David Jakobs, seit 1995 Musicaldarsteller im gesamten deutschsprachigen Raum, gab mit „Draußen“seinen Einstieg in den Abend. Den Quasimodo aus „Der Glöckner von Notre Dame“hat Jacobs über einige Jahre gespielt und gesungen. Schon in diesem ersten Beitrag des
Sängers zeigte sich seine Klasse: Die abenteuerlichen Tonsprünge bewältigte er auch in den Höhen mühelos.
Der zweite musikalische Gast des Abends war Jessica Kessler, wie ihr singender Kollege seit Jahrzehnten in den Musicalhäusern Europas unterwegs. Sie sang „Nur für mich“, eine ergreifende Arie aus „Les Misérables“. Und jetzt, da alle Mitwirkenden sich ausführlich vorgestellt hatten, ging es richtig los.

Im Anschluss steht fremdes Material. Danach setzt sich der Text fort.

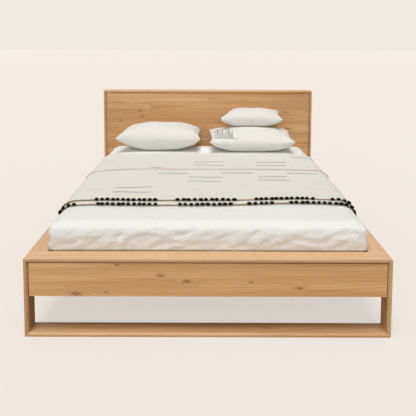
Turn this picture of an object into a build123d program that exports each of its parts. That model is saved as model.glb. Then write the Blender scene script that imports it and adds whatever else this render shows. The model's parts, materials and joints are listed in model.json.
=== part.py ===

Die Bergischen Symphoniker schafften in den 80 Minuten einen bemerkenswerten Spagat zwischen musikalischen Stilen: Bei „Shallow“, aus „A star is born“fühlte sich das Publikum an den Broadway versetzt, beim Queen-Song „Hammer to fall“in einen Rock-Club und beim von David Jakobs hinreißend gesungenem
„It’s a beautiful day“, ein Stück des kanadischen Sängers Michael Bublé, scheint der Weg in den nächsten Jazz-Schuppen nicht weit. „Das ist zwar nicht direkt ein Musical-Song“, gab Jakobs zu, „aber er passt so gut.“
Natürlich ist hier und da Pathos zu hören. Ohne das würde manches Musical nicht funktionieren. In „Dies ist die Stunde“, einem etwas überladenem Song aus „Jekyll and Hyde“zum Beispiel. Höhepunkt des Pathos war sicher die berühmte Queen-Hymne „Who wants to live forever?“, die das Orchester auch in halber Besetzung großartig umsetzte und die beiden Vokalisten kongenial agierten. Das alles beeindruckte und wurde erstklassig umgesetzt. Das Publikum applaudierte enthusiastisch.
Zur Zugabe gibt es dann doch noch einen Klassiker: Jesus Christ Superstar.
Die Symphoniker taten sich leicht, einen rauchgeschwängerten Soul-Club zu ihrem Repertoire hinzuzufügen, der Funk-Rhythmus pochte, der Sänger und die Sängerin gaben noch einmal alles, und irgendwann verstanden die meisten Menschen im Publikum, warum sie jetzt, nach 80 Minuten Musical-Melodien, beinahe feierten, sich größtenteils von den Sitzen erhoben und mit annähernd glücklich schimmernden Augen noch eine Zugabe verlangten: Sie verstehen es, denn sie haben solche Veranstaltungen in diesen Corona-Zeiten zu sehr vermisst.
Der größte Beifall erhob sich, als dem Team des Teo Otto Theaters für die geleistete Arbeit gedankt wurde. Auch das zu Recht.